§ **SET EXERCISE**
Images excluded, repeat each entry below exactly.

§ **SUPPLIED MATERIAL**
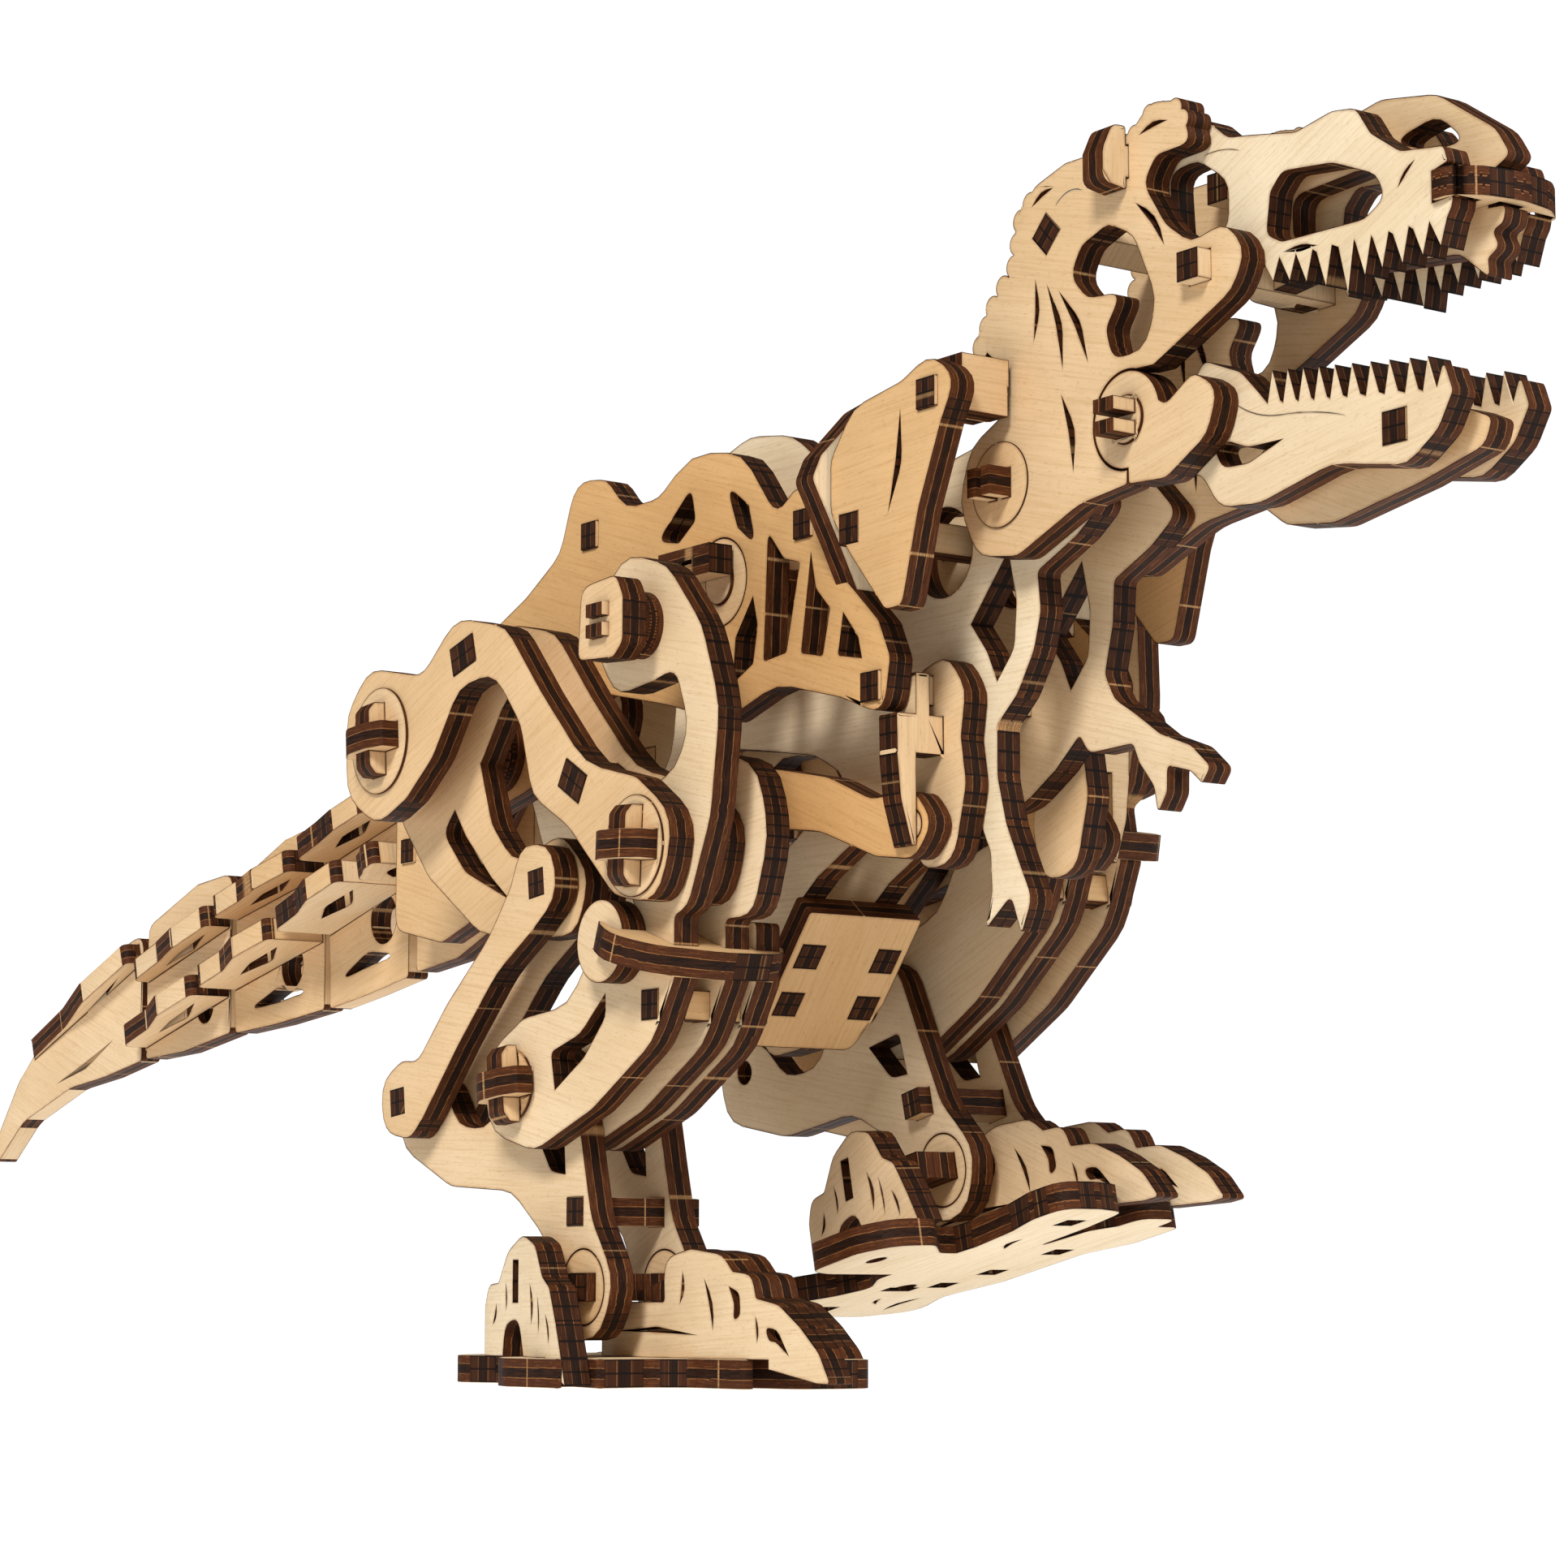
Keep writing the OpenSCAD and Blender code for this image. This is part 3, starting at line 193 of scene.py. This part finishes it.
def edge_material():
    """Laser-cut edge: three scorched plies, thin amber glue lines, fine beam marks and a few break marks."""
    g = Graph("scorched_edge")
    board = g.attr("board").outputs["Vector"]
    parts = g.add("ShaderNodeSeparateXYZ")
    g.join(board, parts.inputs[0])
    depth = parts.outputs[2]
    wave = g.noise(g.stretch(board, (190, 190, 0)), 1.0, 3.0)
    wave = g.math("MULTIPLY", g.math("SUBTRACT", wave, 0.5), 0.09)
    depth = g.math("FRACT", g.math("ADD", depth, wave))
    off = g.math("ABSOLUTE", g.math("SUBTRACT", depth, 0.5))
    core = g.span(off, 0.14, 0.19, 1.0, 0.0)
    patch = g.noise(g.stretch(board, (80, 80, 300)), 1.0, 3.0, 0.6)
    beam = g.noise(g.stretch(board, (2400, 2400, 0.8)), 1.0, 2.0, 0.6)
    layer = g.noise(g.stretch(board, (420, 420, 26)), 1.0, 4.0, 0.65)
    outer = g.mix(g.span(patch, 0.34, 0.70), rgb(44, 22, 10), rgb(94, 50, 24))
    outer = g.mix(g.math("MULTIPLY", g.span(layer, 0.48, 0.72), 0.7), outer, rgb(124, 72, 36))
    inner = g.mix(g.span(layer, 0.35, 0.75), rgb(22, 11, 6), rgb(60, 32, 16))
    colour = g.mix(core, outer, inner)
    line = g.span(g.math("ABSOLUTE", g.math("SUBTRACT", off, 0.18)), 0.004, 0.022, 1.0, 0.0)
    line = g.math("MULTIPLY", line, g.span(layer, 0.34, 0.6, 0.2, 0.85))
    colour = g.mix(line, colour, rgb(160, 108, 62))
    skin = g.span(off, 0.45, 0.49)
    colour = g.mix(g.math("MULTIPLY", skin, 0.75), colour, rgb(34, 19, 12))
    colour = g.mix(g.math("MULTIPLY", g.span(beam, 0.50, 0.78), 0.26), colour, rgb(20, 12, 9))
    cells = g.add("ShaderNodeTexVoronoi", feature="DISTANCE_TO_EDGE", voronoi_dimensions="2D")
    g.join(g.stretch(board, (40, 40, 0)), cells.inputs["Vector"])
    cells.inputs["Scale"].default_value = 1.0
    mark = g.span(cells.outputs["Distance"], 0.002, 0.007, 1.0, 0.0)
    mark = g.math("MULTIPLY", mark, g.span(patch, 0.40, 0.6, 0.0, 0.85))
    colour = g.mix(mark, colour, rgb(222, 172, 116))
    across = g.math("ABSOLUTE", g.attr("slit").outputs["Fac"])
    on_tab = g.span(across, 2.0, 3.0, 1.0, 0.0)
    colour = g.mix(g.math("MULTIPLY", on_tab, 0.45), colour, rgb(30, 18, 12))
    border = g.math("MULTIPLY", g.span(across, 0.84, 0.96), on_tab)
    cut = g.math("ADD", g.span(across, 0.04, 0.09, 1.0, 0.0), border)
    colour = g.mix(g.math("MINIMUM", cut, 0.92), colour, rgb(14, 8, 6))
    g.join(colour, g.bsdf.inputs["Base Color"])
    g.join(g.span(patch, 0.3, 0.7, 0.55, 0.72), g.bsdf.inputs["Roughness"])
    g.bsdf.inputs["Specular IOR Level"].default_value = 0.12
    height = g.math("ADD", g.math("MULTIPLY", beam, 0.6), g.math("MULTIPLY", line, -0.5))
    g.bump(height, 0.35, 0.00012)
    return g.mat


FACE = face_material()
EDGE = edge_material()


# ---------------------------------------------------------------- boards
MANY_WAYS = {"tail_root": 5, "tail_near": 5, "tail_mid": 5, "tail_far": 5, "tail_tip": 5, "hip_pins": 3,
             "knee_pin_right": 3, "knee_pin_left": 3, "hock_pin_right": 3, "hock_pin_left": 3,
             "swing_link_right": 2, "swing_link_left": 2, "skull_bars": 2}
# pegs that stand out of round plates: how far, and whether a key crosses a tongue
PEGS = {"hip_pins": (3.8 * MM, True), "knee_pin": (3.8 * MM, True), "hock_pin": (3.8 * MM, True),
        "skull_bars": (3.4 * MM, False), "jaw_bars": (3.4 * MM, False), "crank_pin": (1.0 * MM, False)}
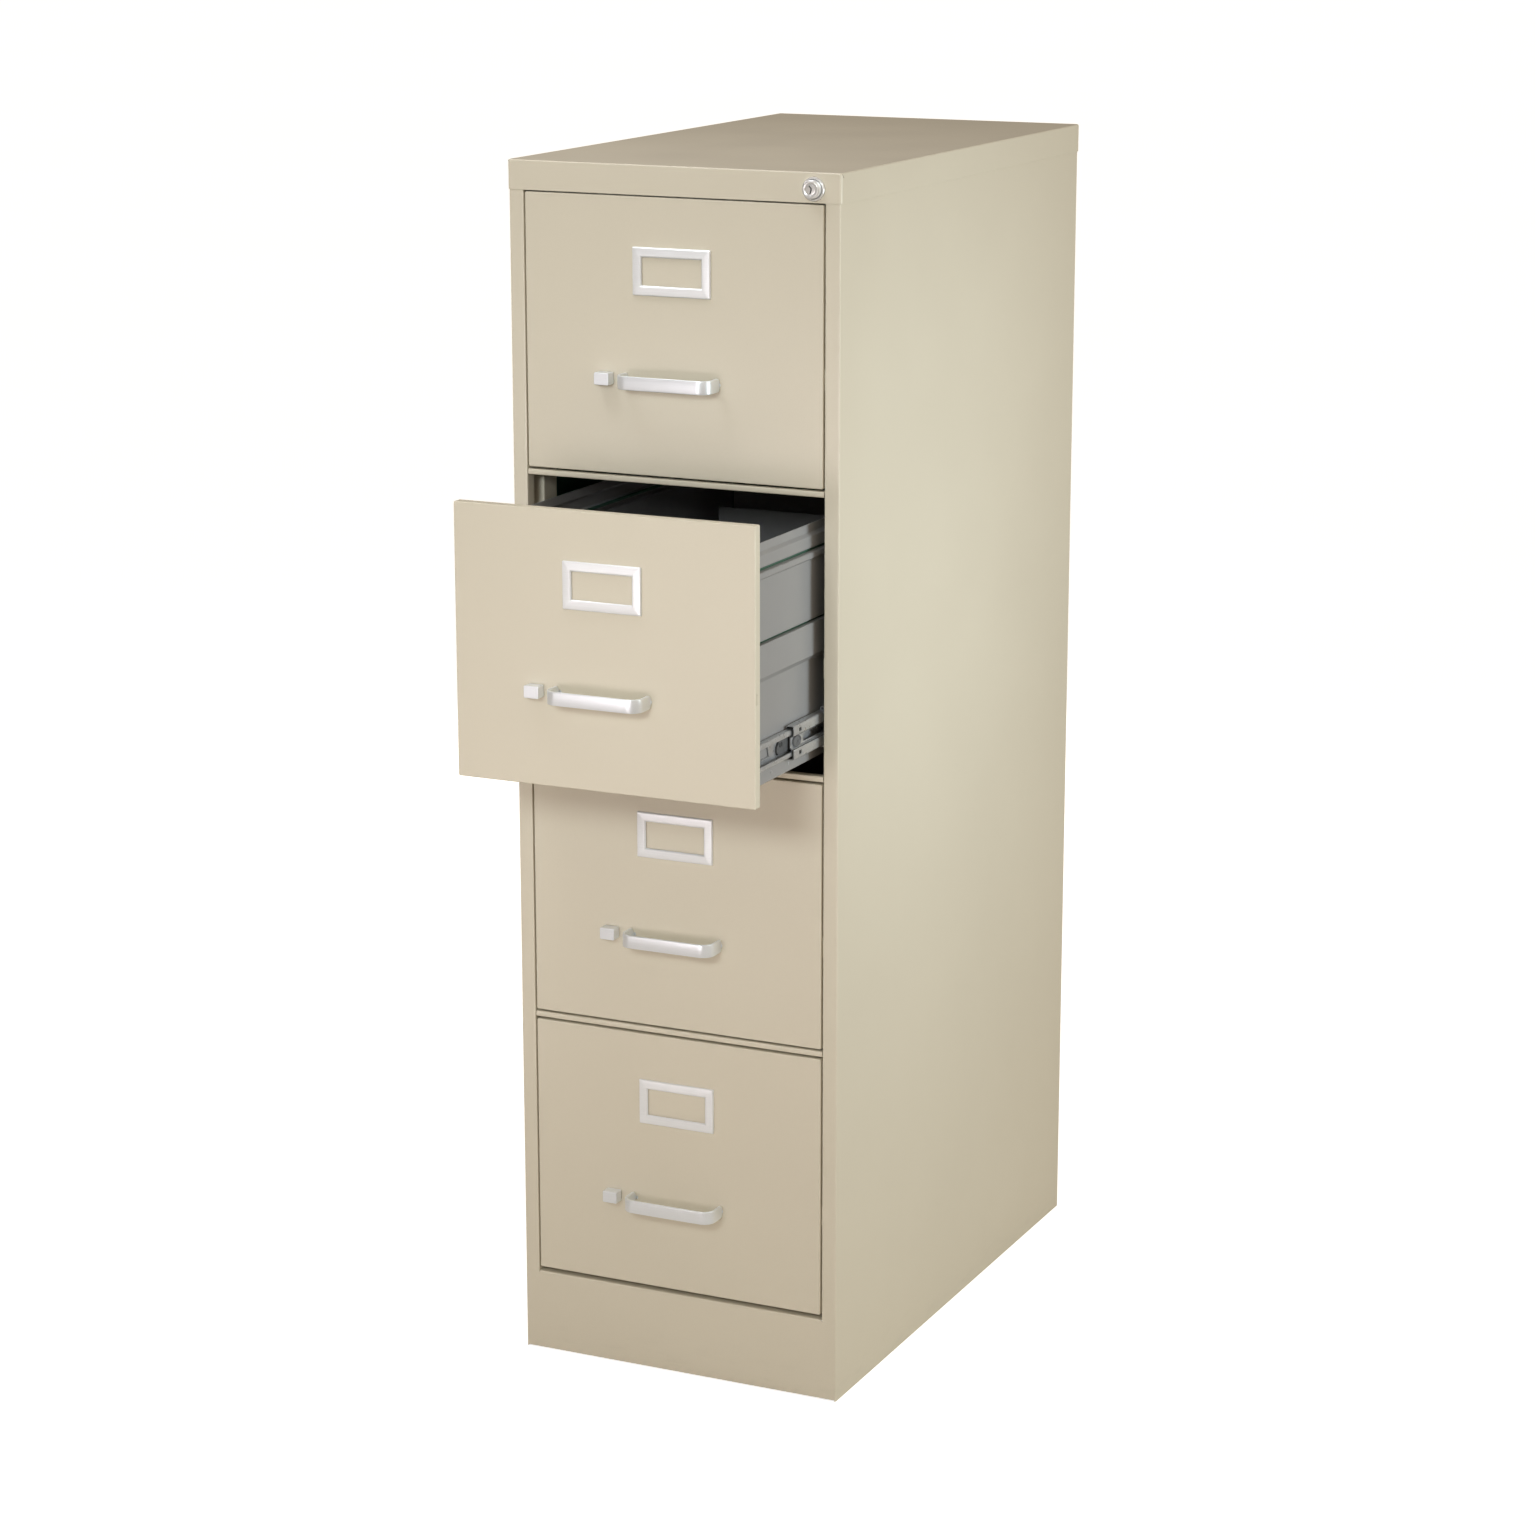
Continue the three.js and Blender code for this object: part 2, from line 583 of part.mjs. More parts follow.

§ **EXPECTED OUTPUT**
Keep writing the OpenSCAD and Blender code for this image. This is part 3, starting at line 193 of scene.py. This part finishes it.
def edge_material():
    """Laser-cut edge: three scorched plies, thin amber glue lines, fine beam marks and a few break marks."""
    g = Graph("scorched_edge")
    board = g.attr("board").outputs["Vector"]
    parts = g.add("ShaderNodeSeparateXYZ")
    g.join(board, parts.inputs[0])
    depth = parts.outputs[2]
    wave = g.noise(g.stretch(board, (190, 190, 0)), 1.0, 3.0)
    wave = g.math("MULTIPLY", g.math("SUBTRACT", wave, 0.5), 0.09)
    depth = g.math("FRACT", g.math("ADD", depth, wave))
    off = g.math("ABSOLUTE", g.math("SUBTRACT", depth, 0.5))
    core = g.span(off, 0.14, 0.19, 1.0, 0.0)
    patch = g.noise(g.stretch(board, (80, 80, 300)), 1.0, 3.0, 0.6)
    beam = g.noise(g.stretch(board, (2400, 2400, 0.8)), 1.0, 2.0, 0.6)
    layer = g.noise(g.stretch(board, (420, 420, 26)), 1.0, 4.0, 0.65)
    outer = g.mix(g.span(patch, 0.34, 0.70), rgb(44, 22, 10), rgb(94, 50, 24))
    outer = g.mix(g.math("MULTIPLY", g.span(layer, 0.48, 0.72), 0.7), outer, rgb(124, 72, 36))
    inner = g.mix(g.span(layer, 0.35, 0.75), rgb(22, 11, 6), rgb(60, 32, 16))
    colour = g.mix(core, outer, inner)
    line = g.span(g.math("ABSOLUTE", g.math("SUBTRACT", off, 0.18)), 0.004, 0.022, 1.0, 0.0)
    line = g.math("MULTIPLY", line, g.span(layer, 0.34, 0.6, 0.2, 0.85))
    colour = g.mix(line, colour, rgb(160, 108, 62))
    skin = g.span(off, 0.45, 0.49)
    colour = g.mix(g.math("MULTIPLY", skin, 0.75), colour, rgb(34, 19, 12))
    colour = g.mix(g.math("MULTIPLY", g.span(beam, 0.50, 0.78), 0.26), colour, rgb(20, 12, 9))
    cells = g.add("ShaderNodeTexVoronoi", feature="DISTANCE_TO_EDGE", voronoi_dimensions="2D")
    g.join(g.stretch(board, (40, 40, 0)), cells.inputs["Vector"])
    cells.inputs["Scale"].default_value = 1.0
    mark = g.span(cells.outputs["Distance"], 0.002, 0.007, 1.0, 0.0)
    mark = g.math("MULTIPLY", mark, g.span(patch, 0.40, 0.6, 0.0, 0.85))
    colour = g.mix(mark, colour, rgb(222, 172, 116))
    across = g.math("ABSOLUTE", g.attr("slit").outputs["Fac"])
    on_tab = g.span(across, 2.0, 3.0, 1.0, 0.0)
    colour = g.mix(g.math("MULTIPLY", on_tab, 0.45), colour, rgb(30, 18, 12))
    border = g.math("MULTIPLY", g.span(across, 0.84, 0.96), on_tab)
    cut = g.math("ADD", g.span(across, 0.04, 0.09, 1.0, 0.0), border)
    colour = g.mix(g.math("MINIMUM", cut, 0.92), colour, rgb(14, 8, 6))
    g.join(colour, g.bsdf.inputs["Base Color"])
    g.join(g.span(patch, 0.3, 0.7, 0.55, 0.72), g.bsdf.inputs["Roughness"])
    g.bsdf.inputs["Specular IOR Level"].default_value = 0.12
    height = g.math("ADD", g.math("MULTIPLY", beam, 0.6), g.math("MULTIPLY", line, -0.5))
    g.bump(height, 0.35, 0.00012)
    return g.mat


FACE = face_material()
EDGE = edge_material()


# ---------------------------------------------------------------- boards
MANY_WAYS = {"tail_root": 5, "tail_near": 5, "tail_mid": 5, "tail_far": 5, "tail_tip": 5, "hip_pins": 3,
             "knee_pin_right": 3, "knee_pin_left": 3, "hock_pin_right": 3, "hock_pin_left": 3,
             "swing_link_right": 2, "swing_link_left": 2, "skull_bars": 2}
# pegs that stand out of round plates: how far, and whether a key crosses a tongue
PEGS = {"hip_pins": (3.8 * MM, True), "knee_pin": (3.8 * MM, True), "hock_pin": (3.8 * MM, True),
        "skull_bars": (3.4 * MM, False), "jaw_bars": (3.4 * MM, False), "crank_pin": (1.0 * MM, False)}
Continue the three.js and Blender code for this object: part 2, from line 583 of part.mjs. More parts follow.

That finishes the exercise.